Le parlement catalan se constitue, le bras de fer avec Madrid continue

Le camp indépendantiste a élu à la présidence du «Parlament», Roger Torrent : un séparatiste convaincu au profil combatif.
Roger Torrent, nouveau président du parlement de Catalogne, mercredi, à Barcelone. (Photo Pau Barrena. AFP)
publié le 17 janvier 2018 à 19h24

Le défi sécessionniste contre Madrid n'a rien perdu de sa détermination. C'est ce qui a transpiré tout au long d'une journée cruciale durant laquelle le nouveau parlement catalan s'est constitué. Grâce à leur victoire en sièges (70 sur 135) lors des législatives régionales du 21 décembre, le camp indépendantiste a élu à la présidence du parlement un séparatiste convaincu, dont le profil combatif augure que le bras de fer avec le pouvoir central n'est pas près de s'estomper. Le maire de la bourgade de Sarrià de Ter, dans la très souverainiste province de Gérone, Roger Torrent n'a pas tardé à annoncer la couleur : «Je vais respecter le droit d'expression de ceux qui sont ici et aussi celui de ceux qui ne peuvent pas être ici.»

«Ecraser, humilier, et châtier»

Une référence très claire au fait que huit dirigeants sécessionnistes se trouvent actuellement en prison pour «sédition» et «rébellion» (notamment l'ancien vice-président régional Oriol Junqueras), ou bien en exil volontaire en Belgique (tout particulièrement l'ancien chef de l'exécutif séparatiste Carles Puigdemont, qui s'est réfugié à Bruxelles pour éviter précisément les poursuites judiciaires contre lui). L'existence de «prisonniers politiques» est une «honte» pour l'Espagne, a précisé le nouveau président du Parlament, le parlement autonome de Catalogne. Ernest Maragall, un vétéran de la politique et lui aussi séparatiste fervent, a enfoncé le clou en s'attaquant sans ambages au chef du gouvernement central Mariano Rajoy : «L'Etat espagnol ne sait pas gagner ni convaincre, il sait juste écraser, humilier, et châtier l'adversaire.»
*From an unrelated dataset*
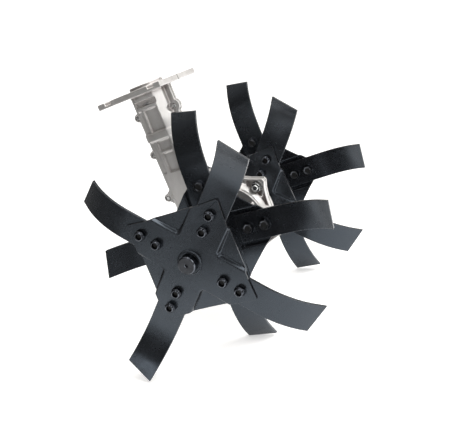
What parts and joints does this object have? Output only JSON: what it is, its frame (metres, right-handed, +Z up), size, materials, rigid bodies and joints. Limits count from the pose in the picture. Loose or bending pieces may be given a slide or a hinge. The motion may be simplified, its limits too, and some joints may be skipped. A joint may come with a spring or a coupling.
{
  "type": "rotary hoe head",
  "caption": "Engine-driven wheel hoe head: flanged worm gearbox on a cross axle with two tine rotors of bent flat blades on pressed square plates.",
  "frame": {"origin": "middle of the footprint, on the ground that the tines stand on", "axes": "+Z up; +Y along the axle, from the near rotor to the far rotor; +X away from the leaning gearbox column"},
  "size_m": [0.3386, 0.4056, 0.3769],
  "materials": {
    "cast_aluminium": "raw die-cast, satin",
    "zinc_plated_steel": "bright zinc plate",
    "black_oxide_steel": "black oxide, slightly oiled",
    "black_paint": "semi-gloss black powder coat",
    "machined_steel": "turned and ground",
    "bearing_steel": "polished",
    "seal_rubber": "matt",
    "gasket_fibre": "matt",
    "bronze": "machined"
  },
  "bodies": {
    "gearbox": {"axle_bearing_balls": "bearing_steel", "axle_bearing_outer_races": "bearing_steel", "axle_oil_seals": "seal_rubber", "case_bolts": "zinc_plated_steel", "case_nuts": "zinc_plated_steel", "case_washers": "zinc_plated_steel", "column_bolts": "zinc_plated_steel", "column_washers": "zinc_plated_steel", "grease_plug": "zinc_plated_steel", "housing_dowels": "machined_steel", "housing_gasket": "gasket_fibre", "housing_half_far": "cast_aluminium", "housing_half_near": "cast_aluminium", "input_oil_seal": "seal_rubber", "input_snap_ring": "zinc_plated_steel", "shaft_bearing_balls": "bearing_steel", "shaft_bearing_outer_races": "bearing_steel"},
    "rotor": {"far_hub_tube": "black_paint", "far_inner_blade_1": "black_paint", "far_inner_blade_2": "black_paint", "far_inner_blade_3": "black_paint", "far_inner_blade_4": "black_paint", "far_inner_plate": "black_paint", "far_outer_blade_1": "black_paint", "far_outer_blade_2": "black_paint", "far_outer_blade_3": "black_paint", "far_outer_blade_4": "black_paint", "far_outer_plate": "black_paint", "far_rotor_bolts": "black_oxide_steel", "far_rotor_nuts": "black_oxide_steel", "far_rotor_washers": "black_oxide_steel", "near_hub_tube": "black_paint", "near_inner_blade_1": "black_paint", "near_inner_blade_2": "black_paint", "near_inner_blade_3": "black_paint", "near_inner_blade_4": "black_paint", "near_inner_plate": "black_paint", "near_outer_blade_1": "black_paint", "near_outer_blade_2": "black_paint", "near_outer_blade_3": "black_paint", "near_outer_blade_4": "black_paint", "near_outer_plate": "black_paint", "near_rotor_bolts": "black_oxide_steel", "near_rotor_nuts": "black_oxide_steel", "near_rotor_washers": "black_oxide_steel", "axle": "black_oxide_steel", "worm_wheel": "bronze", "wheel_key": "machined_steel", "axle_spacers": "machined_steel", "axle_bearing_inner_races": "bearing_steel", "hub_pins": "zinc_plated_steel", "hub_pin_clips": "zinc_plated_steel"},
    "input_shaft": {"worm_shaft": "machined_steel", "shaft_bearing_inner_races": "bearing_steel"}
  },
  "joints": [
    {"name": "rotor_spin", "type": "hinge", "parent": "gearbox", "child": "rotor", "pos_m": [0.002, 0, 0.16728], "axis": [0, 1, 0], "continuous": true},
    {"name": "input_spin", "type": "hinge", "parent": "gearbox", "child": "input_shaft", "pos_m": [-0.05025, 0, 0.1501], "axis": [-0.3123, 0, 0.95], "continuous": true}
  ],
  "couplings": [
    {"joint": "input_spin", "follows": "rotor_spin", "ratio": -28}
  ]
}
La constitution du parlement est le coup d'envoi de ce qui s'annonce être une bataille législative sans merci. Les séparatistes ont certes emporté les législatives de décembre, mais on ne sait toujours pas comment ils pourront gouverner de nouveau cette région rebelle. Mardi soir, les deux principaux mouvements de la coalition sécessionniste (Junts pel Si et Esquerra) se sont mis d'accord sur le fait que Carles Puigdemont doit être le futur chef de l'exécutif catalan – un authentique cauchemar pour Madrid, qui le considère comme un «putschiste» ayant téléguidé le référendum d'autodétermination du 1er octobre, réprimé par la police. Or, étant donné que Puigdemont risque la prison dès qu'il revient en Espagne, celui-ci entend être investi «à distance». Ce choix est réprouvé par le règlement parlementaire, et surtout par les autorités centrales à Madrid.

Solution

L’autre possibilité, plus réaliste, consisterait pour les séparatistes à s’entendre sur une personnalité de leur bord sans casserole judiciaire et que les juges espagnols n’aient pas dans leur ligne de mire. Le temps presse : la coalition indépendantiste a jusqu’à la fin du mois pour trouver une solution qui permette la constitution d’un nouvel exécutif. Tant que ce casse-tête politique n’est pas résolu, la mise sous tutelle de la Catalogne par Madrid sera effective : pour retrouver leur autonomie, les séparatistes ont donc tout intérêt à dépasser leurs divisions internes, renoncer au choix de leurs deux leaders (Carles Puigdemont, en Belgique, et Oriol Junqueras, en prison). Et, très probablement, cesser de militer pour un divorce unilatéral avec l’Espagne.